— START OF Given data —

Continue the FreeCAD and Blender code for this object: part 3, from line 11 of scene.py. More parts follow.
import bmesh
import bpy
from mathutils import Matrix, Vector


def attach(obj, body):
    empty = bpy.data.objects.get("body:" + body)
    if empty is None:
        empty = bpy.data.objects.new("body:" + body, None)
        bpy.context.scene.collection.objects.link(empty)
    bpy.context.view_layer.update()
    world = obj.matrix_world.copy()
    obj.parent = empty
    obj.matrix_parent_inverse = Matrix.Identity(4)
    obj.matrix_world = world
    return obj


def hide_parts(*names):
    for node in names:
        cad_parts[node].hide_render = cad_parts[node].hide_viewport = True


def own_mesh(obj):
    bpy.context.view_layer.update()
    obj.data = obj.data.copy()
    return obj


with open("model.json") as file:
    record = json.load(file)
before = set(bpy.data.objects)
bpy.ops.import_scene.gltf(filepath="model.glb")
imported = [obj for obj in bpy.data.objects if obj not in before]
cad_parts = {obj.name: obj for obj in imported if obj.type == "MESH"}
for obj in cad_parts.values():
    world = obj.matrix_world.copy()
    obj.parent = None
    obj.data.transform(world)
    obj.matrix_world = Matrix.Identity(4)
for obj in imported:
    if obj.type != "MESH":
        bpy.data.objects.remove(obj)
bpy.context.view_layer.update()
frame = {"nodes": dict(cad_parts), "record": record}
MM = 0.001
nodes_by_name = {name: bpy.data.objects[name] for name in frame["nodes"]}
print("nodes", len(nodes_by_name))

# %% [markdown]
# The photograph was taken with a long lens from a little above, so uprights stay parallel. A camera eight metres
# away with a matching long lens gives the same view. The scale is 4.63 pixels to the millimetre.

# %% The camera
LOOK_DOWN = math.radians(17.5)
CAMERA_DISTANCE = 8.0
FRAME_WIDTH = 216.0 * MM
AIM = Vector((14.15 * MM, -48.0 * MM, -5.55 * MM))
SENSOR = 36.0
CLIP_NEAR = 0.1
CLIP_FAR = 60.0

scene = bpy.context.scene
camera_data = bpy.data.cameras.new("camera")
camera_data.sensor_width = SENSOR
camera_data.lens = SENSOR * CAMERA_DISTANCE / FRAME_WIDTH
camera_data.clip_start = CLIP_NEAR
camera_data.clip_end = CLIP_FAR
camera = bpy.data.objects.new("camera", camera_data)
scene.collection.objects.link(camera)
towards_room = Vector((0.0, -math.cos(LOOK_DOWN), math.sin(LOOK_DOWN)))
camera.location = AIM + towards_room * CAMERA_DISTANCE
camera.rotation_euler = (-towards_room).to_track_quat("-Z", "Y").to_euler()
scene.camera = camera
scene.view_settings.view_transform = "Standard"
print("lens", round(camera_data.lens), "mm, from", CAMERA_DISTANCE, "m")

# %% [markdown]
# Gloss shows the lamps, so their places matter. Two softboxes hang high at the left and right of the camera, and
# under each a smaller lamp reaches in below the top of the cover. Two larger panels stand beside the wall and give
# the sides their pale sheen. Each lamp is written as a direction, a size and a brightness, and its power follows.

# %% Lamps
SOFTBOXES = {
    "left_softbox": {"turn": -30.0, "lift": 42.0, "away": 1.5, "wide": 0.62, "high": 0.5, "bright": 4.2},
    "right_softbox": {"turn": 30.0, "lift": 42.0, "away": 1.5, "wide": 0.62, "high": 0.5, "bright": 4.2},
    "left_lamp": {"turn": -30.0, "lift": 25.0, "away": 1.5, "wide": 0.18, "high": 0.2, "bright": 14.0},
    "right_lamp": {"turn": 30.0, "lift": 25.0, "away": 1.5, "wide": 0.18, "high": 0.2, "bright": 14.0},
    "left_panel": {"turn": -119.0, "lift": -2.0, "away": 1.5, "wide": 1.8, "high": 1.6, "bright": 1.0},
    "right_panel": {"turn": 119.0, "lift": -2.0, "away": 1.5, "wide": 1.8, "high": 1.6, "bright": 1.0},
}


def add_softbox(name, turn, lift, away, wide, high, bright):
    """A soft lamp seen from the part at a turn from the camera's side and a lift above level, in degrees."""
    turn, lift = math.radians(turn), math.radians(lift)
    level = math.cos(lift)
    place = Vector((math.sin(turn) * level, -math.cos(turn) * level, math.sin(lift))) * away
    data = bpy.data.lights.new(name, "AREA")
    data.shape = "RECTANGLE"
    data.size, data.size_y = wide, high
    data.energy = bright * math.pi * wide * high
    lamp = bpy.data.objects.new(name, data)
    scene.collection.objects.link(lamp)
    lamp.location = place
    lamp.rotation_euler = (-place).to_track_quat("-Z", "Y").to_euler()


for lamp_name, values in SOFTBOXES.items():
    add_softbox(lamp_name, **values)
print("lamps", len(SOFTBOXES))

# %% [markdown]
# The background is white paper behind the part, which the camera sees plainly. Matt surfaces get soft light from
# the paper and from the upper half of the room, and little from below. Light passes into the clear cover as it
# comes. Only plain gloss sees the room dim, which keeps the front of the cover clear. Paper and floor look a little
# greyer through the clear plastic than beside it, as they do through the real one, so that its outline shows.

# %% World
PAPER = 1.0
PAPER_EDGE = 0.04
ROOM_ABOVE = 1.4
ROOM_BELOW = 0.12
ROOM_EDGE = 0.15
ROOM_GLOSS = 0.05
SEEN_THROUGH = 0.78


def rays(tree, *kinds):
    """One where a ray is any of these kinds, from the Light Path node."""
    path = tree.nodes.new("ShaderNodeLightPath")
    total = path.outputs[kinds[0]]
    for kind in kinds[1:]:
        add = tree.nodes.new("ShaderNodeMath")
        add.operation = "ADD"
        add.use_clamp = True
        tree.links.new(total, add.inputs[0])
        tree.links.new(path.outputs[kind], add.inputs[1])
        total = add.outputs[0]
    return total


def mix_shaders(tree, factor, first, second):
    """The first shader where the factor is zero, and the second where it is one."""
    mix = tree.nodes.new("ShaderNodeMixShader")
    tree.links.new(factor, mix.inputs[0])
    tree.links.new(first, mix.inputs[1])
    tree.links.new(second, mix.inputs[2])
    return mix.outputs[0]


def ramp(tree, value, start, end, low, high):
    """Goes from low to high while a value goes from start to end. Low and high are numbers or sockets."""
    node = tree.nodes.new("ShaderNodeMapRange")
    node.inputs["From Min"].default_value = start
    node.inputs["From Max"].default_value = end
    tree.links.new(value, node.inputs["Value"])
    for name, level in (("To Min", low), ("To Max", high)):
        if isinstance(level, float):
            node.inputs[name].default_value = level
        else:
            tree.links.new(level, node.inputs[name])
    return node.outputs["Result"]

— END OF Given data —

- To do:
Return the listing above in full, character for character.

- Task answer:
Continue the FreeCAD and Blender code for this object: part 3, from line 11 of scene.py. More parts follow.
import bmesh
import bpy
from mathutils import Matrix, Vector


def attach(obj, body):
    empty = bpy.data.objects.get("body:" + body)
    if empty is None:
        empty = bpy.data.objects.new("body:" + body, None)
        bpy.context.scene.collection.objects.link(empty)
    bpy.context.view_layer.update()
    world = obj.matrix_world.copy()
    obj.parent = empty
    obj.matrix_parent_inverse = Matrix.Identity(4)
    obj.matrix_world = world
    return obj


def hide_parts(*names):
    for node in names:
        cad_parts[node].hide_render = cad_parts[node].hide_viewport = True


def own_mesh(obj):
    bpy.context.view_layer.update()
    obj.data = obj.data.copy()
    return obj


with open("model.json") as file:
    record = json.load(file)
before = set(bpy.data.objects)
bpy.ops.import_scene.gltf(filepath="model.glb")
imported = [obj for obj in bpy.data.objects if obj not in before]
cad_parts = {obj.name: obj for obj in imported if obj.type == "MESH"}
for obj in cad_parts.values():
    world = obj.matrix_world.copy()
    obj.parent = None
    obj.data.transform(world)
    obj.matrix_world = Matrix.Identity(4)
for obj in imported:
    if obj.type != "MESH":
        bpy.data.objects.remove(obj)
bpy.context.view_layer.update()
frame = {"nodes": dict(cad_parts), "record": record}
MM = 0.001
nodes_by_name = {name: bpy.data.objects[name] for name in frame["nodes"]}
print("nodes", len(nodes_by_name))

# %% [markdown]
# The photograph was taken with a long lens from a little above, so uprights stay parallel. A camera eight metres
# away with a matching long lens gives the same view. The scale is 4.63 pixels to the millimetre.

# %% The camera
LOOK_DOWN = math.radians(17.5)
CAMERA_DISTANCE = 8.0
FRAME_WIDTH = 216.0 * MM
AIM = Vector((14.15 * MM, -48.0 * MM, -5.55 * MM))
SENSOR = 36.0
CLIP_NEAR = 0.1
CLIP_FAR = 60.0

scene = bpy.context.scene
camera_data = bpy.data.cameras.new("camera")
camera_data.sensor_width = SENSOR
camera_data.lens = SENSOR * CAMERA_DISTANCE / FRAME_WIDTH
camera_data.clip_start = CLIP_NEAR
camera_data.clip_end = CLIP_FAR
camera = bpy.data.objects.new("camera", camera_data)
scene.collection.objects.link(camera)
towards_room = Vector((0.0, -math.cos(LOOK_DOWN), math.sin(LOOK_DOWN)))
camera.location = AIM + towards_room * CAMERA_DISTANCE
camera.rotation_euler = (-towards_room).to_track_quat("-Z", "Y").to_euler()
scene.camera = camera
scene.view_settings.view_transform = "Standard"
print("lens", round(camera_data.lens), "mm, from", CAMERA_DISTANCE, "m")

# %% [markdown]
# Gloss shows the lamps, so their places matter. Two softboxes hang high at the left and right of the camera, and
# under each a smaller lamp reaches in below the top of the cover. Two larger panels stand beside the wall and give
# the sides their pale sheen. Each lamp is written as a direction, a size and a brightness, and its power follows.

# %% Lamps
SOFTBOXES = {
    "left_softbox": {"turn": -30.0, "lift": 42.0, "away": 1.5, "wide": 0.62, "high": 0.5, "bright": 4.2},
    "right_softbox": {"turn": 30.0, "lift": 42.0, "away": 1.5, "wide": 0.62, "high": 0.5, "bright": 4.2},
    "left_lamp": {"turn": -30.0, "lift": 25.0, "away": 1.5, "wide": 0.18, "high": 0.2, "bright": 14.0},
    "right_lamp": {"turn": 30.0, "lift": 25.0, "away": 1.5, "wide": 0.18, "high": 0.2, "bright": 14.0},
    "left_panel": {"turn": -119.0, "lift": -2.0, "away": 1.5, "wide": 1.8, "high": 1.6, "bright": 1.0},
    "right_panel": {"turn": 119.0, "lift": -2.0, "away": 1.5, "wide": 1.8, "high": 1.6, "bright": 1.0},
}


def add_softbox(name, turn, lift, away, wide, high, bright):
    """A soft lamp seen from the part at a turn from the camera's side and a lift above level, in degrees."""
    turn, lift = math.radians(turn), math.radians(lift)
    level = math.cos(lift)
    place = Vector((math.sin(turn) * level, -math.cos(turn) * level, math.sin(lift))) * away
    data = bpy.data.lights.new(name, "AREA")
    data.shape = "RECTANGLE"
    data.size, data.size_y = wide, high
    data.energy = bright * math.pi * wide * high
    lamp = bpy.data.objects.new(name, data)
    scene.collection.objects.link(lamp)
    lamp.location = place
    lamp.rotation_euler = (-place).to_track_quat("-Z", "Y").to_euler()


for lamp_name, values in SOFTBOXES.items():
    add_softbox(lamp_name, **values)
print("lamps", len(SOFTBOXES))

# %% [markdown]
# The background is white paper behind the part, which the camera sees plainly. Matt surfaces get soft light from
# the paper and from the upper half of the room, and little from below. Light passes into the clear cover as it
# comes. Only plain gloss sees the room dim, which keeps the front of the cover clear. Paper and floor look a little
# greyer through the clear plastic than beside it, as they do through the real one, so that its outline shows.

# %% World
PAPER = 1.0
PAPER_EDGE = 0.04
ROOM_ABOVE = 1.4
ROOM_BELOW = 0.12
ROOM_EDGE = 0.15
ROOM_GLOSS = 0.05
SEEN_THROUGH = 0.78


def rays(tree, *kinds):
    """One where a ray is any of these kinds, from the Light Path node."""
    path = tree.nodes.new("ShaderNodeLightPath")
    total = path.outputs[kinds[0]]
    for kind in kinds[1:]:
        add = tree.nodes.new("ShaderNodeMath")
        add.operation = "ADD"
        add.use_clamp = True
        tree.links.new(total, add.inputs[0])
        tree.links.new(path.outputs[kind], add.inputs[1])
        total = add.outputs[0]
    return total


def mix_shaders(tree, factor, first, second):
    """The first shader where the factor is zero, and the second where it is one."""
    mix = tree.nodes.new("ShaderNodeMixShader")
    tree.links.new(factor, mix.inputs[0])
    tree.links.new(first, mix.inputs[1])
    tree.links.new(second, mix.inputs[2])
    return mix.outputs[0]


def ramp(tree, value, start, end, low, high):
    """Goes from low to high while a value goes from start to end. Low and high are numbers or sockets."""
    node = tree.nodes.new("ShaderNodeMapRange")
    node.inputs["From Min"].default_value = start
    node.inputs["From Max"].default_value = end
    tree.links.new(value, node.inputs["Value"])
    for name, level in (("To Min", low), ("To Max", high)):
        if isinstance(level, float):
            node.inputs[name].default_value = level
        else:
            tree.links.new(level, node.inputs[name])
    return node.outputs["Result"]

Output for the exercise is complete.